В Москву еду с уколом кетанова в шею. Погибаю почти две недели, разваливаюсь на куски – вместе с войной из меня выдернули стержень, на котором держалось все. Ночью в «Фейсбук» мне пишет вдова убитого украинского солдата, труп которого я снял на видео в Логвиново. Его записали в «без вести пропавшие», как могу, помогаю вдове. Она мне пишет иногда, но я боюсь читать ее письма. Пишет, что молится за меня, и я боюсь ее молитв…
Светлый и теплый май, в Донецк ко мне приезжает моя Юлька.

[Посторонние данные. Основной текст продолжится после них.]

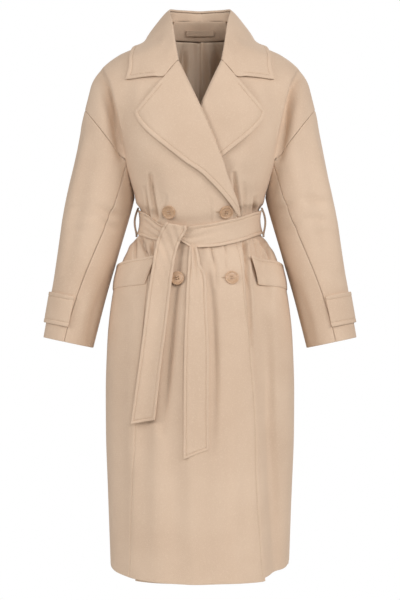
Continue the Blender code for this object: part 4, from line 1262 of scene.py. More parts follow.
# The fold that the chest makes in front of the arm, from the shoulder down to the underarm.
CHEST_FOLD = metres(
    (-206, -90), (-191, -122), (-178.5, -168.4), (-165.5, -225), (-161, -250), (-159, -266)
)
OTHER_CHEST_FOLD = tuple((-x, z - 0.002) for x, z in CHEST_FOLD)
FRONT_CREASES = (
    # bodice: drags beside the lapels, down to the belt
    *creases(
        (5.6, 10.5, -101, -315, -96, -355, -88, -399),
        (3.6, 5.9, -113, -338, -108, -368, -102, -398),
        (3.3, 4.6, -69, -356, -71, -376, -74, -402),
        (5, 13.5, 69, -310, 74, -356, 80, -402),
        (3.4, 5.5, 90, -330, 90, -365, 88, -400),
        (4.6, 10.8, 113, -358, 111, -378, 108, -400),
        (3.3, 3.2, 20, -360, 23, -385, 24, -408),
        end=0.55, lips=1.5,
    ),
    # chest: long soft troughs in front of the arms
    Crease(CHEST_FOLD, 0.015, 0.027, left=0.3),
    Crease(CHEST_FOLD, 0.042, -0.0075, right=0.1),
    Crease(OTHER_CHEST_FOLD, 0.015, 0.026, right=0.3),
    Crease(OTHER_CHEST_FOLD, 0.042, -0.0075, left=0.1),
    *creases(
        (13, -2.2, -125, -95, -127, -150, -115, -215),
        (13, -2.2, 128, -95, 126, -156, 116, -225),
    ),
    # gathers under the belt
    *creases(
        (4.6, 11.1, -120, -440, -112, -465, -101, -490),
        (4, 7.2, -132, -445, -133, -475, -135, -510),
        (4.6, 7.2, -98, -448, -96, -490, -98, -560),
        (4, 5.3, -8, -468, -3, -500, 1, -545),
        (4.3, 5.7, 23, -464, 30, -495, 34, -540),
        (3.6, 4.8, 51, -456, 53, -480, 52, -515),
        (5.3, 14.4, 90, -450, 94, -500, 98.5, -570, 104, -660),
        (4, 8.1, 112, -448, 116, -472, 123, -500),
        (5.3, 12.4, 125, -445, 138, -465, 151, -486),
        (4.6, 6.7, 136, -456, 145, -490, 150, -530),
        start=0.45, lips=1.5,
    ),
    # skirt: broad soft folds down to the hem
    *creases(
        (10, 13.2, -42, -470, -51, -560, -64, -680, -80, -830),
        (8.5, 9.4, 18, -500, 26, -600, 29, -720, 27, -880),
        (26, 6.7, -70, -560, -60, -760, -52, -960, -48, -1150),
        (16, 6.7, -95, -560, -105, -700, -112, -860, -116, -1100),
        (24, 7.7, 43, -570, 52, -730, 58, -900, 62, -1150),
        (18, -4.3, 8, -560, 10, -740, 8, -1150),
        (14, 11.5, 138, -620, 144, -800, 154, -1000, 160, -1150),
        (15, 6, 164, -560, 170, -760, 170, -1150),
        (15, 5.7, -156, -580, -162, -780, -158, -1150),
        (16, -3.4, -25, -700, -20, -860, -16, -1150),
        (18, 4.8, 85, -780, 92, -940, 98, -1150),
    ),
)
BACK_CREASES = creases(
    (10, 6.3, -62, -250, -56, -320, -46, -396),
    (10, 6.6, 64, -245, 56, -320, 48, -396),
    (7.5, 5.4, -98, -310, -92, -350, -85, -395),
    (7.5, 5.1, 96, -300, 92, -350, 86, -395),
    (6.5, 3.3, -18, -335, -16, -365, -13, -395),
    (6.5, 3.6, 14, -320, 15, -360, 16, -395),
    (15, 6.6, -143, -130, -135, -220, -124, -300),
    (15, 6.6, 143, -130, 134, -220, 124, -300),
    (17, 3.9, -62, -90, -70, -140, -66, -200),
    (17, 3.9, 64, -90, 71, -145, 66, -205),
    (7.5, 6.9, -88, -435, -96, -470, -102, -530),
    (7.5, 6.6, 87, -435, 95, -470, 102, -540),
    (7, 5.1, -36, -435, -37, -470, -40, -530),
    (7, 5.4, 32, -435, 35, -475, 38, -550),
    (12, 8.4, -61, -435, -65, -520, -72, -660, -80, -900),
    (12, 8.4, 58, -435, 65, -520, 72, -680, 82, -920),
    (15, 6.9, 3, -435, 6, -540, 8, -720, 11, -1150),
    (17, 7.8, -124, -560, -133, -760, -138, -1150),
    (17, 7.8, 123, -560, 133, -760, 137, -1150),
    (22, -5.1, -30, -650, -34, -860, -36, -1150),
    (22, -5.1, 42, -650, 45, -860, 47, -1150),
    (7, 6, -128, -440, -139, -470, -148, -505),
    (7, 6, 128, -440, 139, -470, 148, -505),
)
# The sleeves' places are millimetres round the arm from its front, and down from the shoulder.
SLEEVE_CREASES = creases(
    (15, 5.2, 20, 60, 26, 160, 30, 260, 26, 380),
    (19, 4.4, 75, 30, 82, 140, 78, 260),
    (15, -3.1, 52, 120, 56, 240, 50, 400),
    (16, 4.7, 105, 90, 112, 220, 106, 400),
    (17, 4.4, 150, 50, 146, 160, 150, 280),
    (15, 4.7, 186, 110, 180, 240, 184, 380),
    # across the inside of the elbow
    (8, 4.4, 4, 232, 34, 246, 66, 250),
    (7, 3.6, -6, 262, 22, 270, 50, 286),
    (8, 2.9, 10, 296, 36, 300, 60, 318),
    (8.5, 4.9, -70, 236, -40, 244, -10, 236),
    (8, 4.2, -66, 276, -36, 280, -8, 270),
    (8, 3.6, 196, 250, 216, 246, 240, 236),
    # above the cuff tab
    (7, 2.6, 30, 390, 52, 404, 76, 398),
    (7, 2.6, 120, 384, 142, 402, 166, 396),
    (12, 3.4, -60, 400, -52, 460, -56, 520),
    (11, 2.6, -20, 380, -14, 450, -16, 520),
)


def body_relief(points: Array, rows: Array | None = None) -> Array:
    """How far the listed creases of the body push the cloth in at each point."""
    x, y, z = points[..., 0], points[..., 1], points[..., 2]
    push = np.zeros(x.shape)
    for creases, face in ((FRONT_CREASES, Face.FRONT), (BACK_CREASES, Face.BACK)):
        on_face = smooth(0.0, 0.03, y * face.value)
        for crease in creases:
            push += crease.push(x, z) * on_face
    pull = 0.0011 * np.sin(x * 190 + 3 * np.sin(x * 41)) * np.exp(-(((z + 0.455) / 0.02) ** 2))
    return push + pull * (np.abs(x) < 0.16)


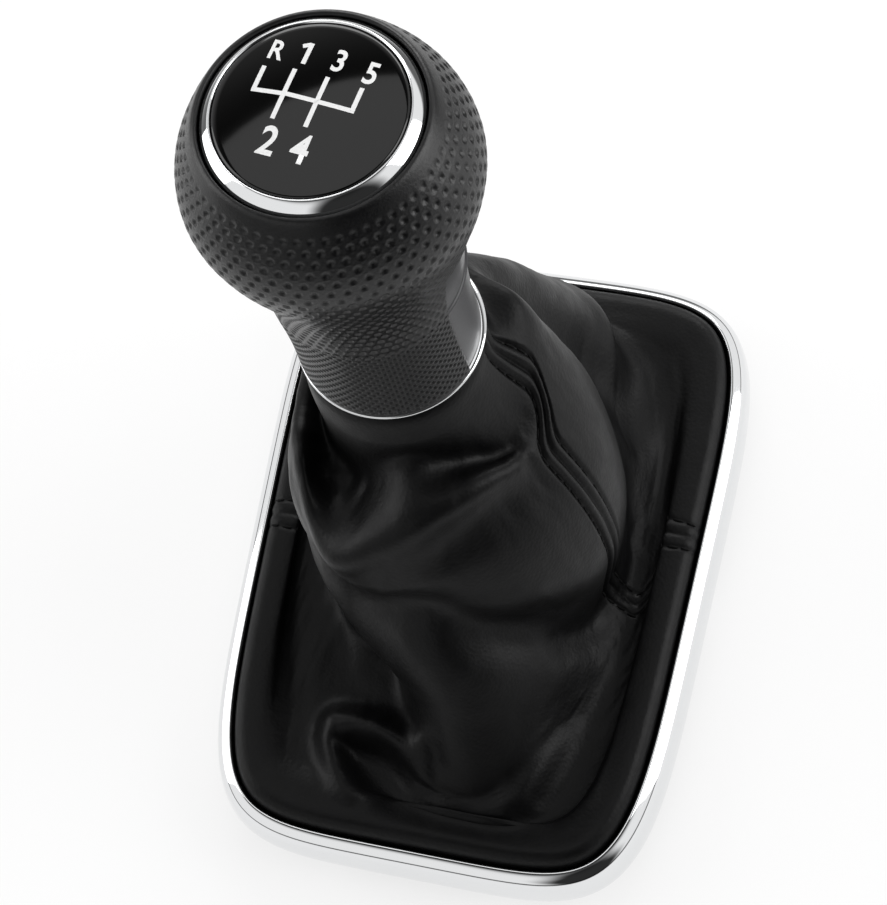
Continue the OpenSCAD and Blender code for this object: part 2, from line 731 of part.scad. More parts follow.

На розовом «Матизе». На границе фурор, находится множество галантных провожатых, но я ее встречаю с «донецкой стороны». Не хочет уезжать от меня, с хитростью особо опасной сумасшедшей выдумывая множество причин. «Хочет увидеть войну». Я с Юлей на войне – последнее, что я хочу увидеть в этой жизни. Провожу ее по трассе от Донецка до Красного Партизана, узнает место из нашего видео, где лежала куча трупов, накрытых украинским флагом. Трупов уже нет давным-давно – я снимал, как батюшка-униат грузил их в машину и никто не хотел ему помогать. А вот надпись на стене угловой хаты, где жили трупы, – «Здесь был Квася» – осталась, и детские рисунки на стенах – «украинским воинам от украинских детей», «возвращайся живым». Юле достаточно войны.
Вывозим из Саханки, из-под обстрелов, контуженную и невменяемую 8-летнюю Настю. Уже в Новоазовске мать ее признается, что у Насти порок сердца, собирались ехать на операцию в Киев, но Киев пришел сам в Саханку. До администрации Новоазовска Настя держит меня за руку. Самая теплая ладошка в этом году. Может быть, потому что у меня в шлице бронежилета сидит мишка, которого я отжал у дочки? Мишка располагает.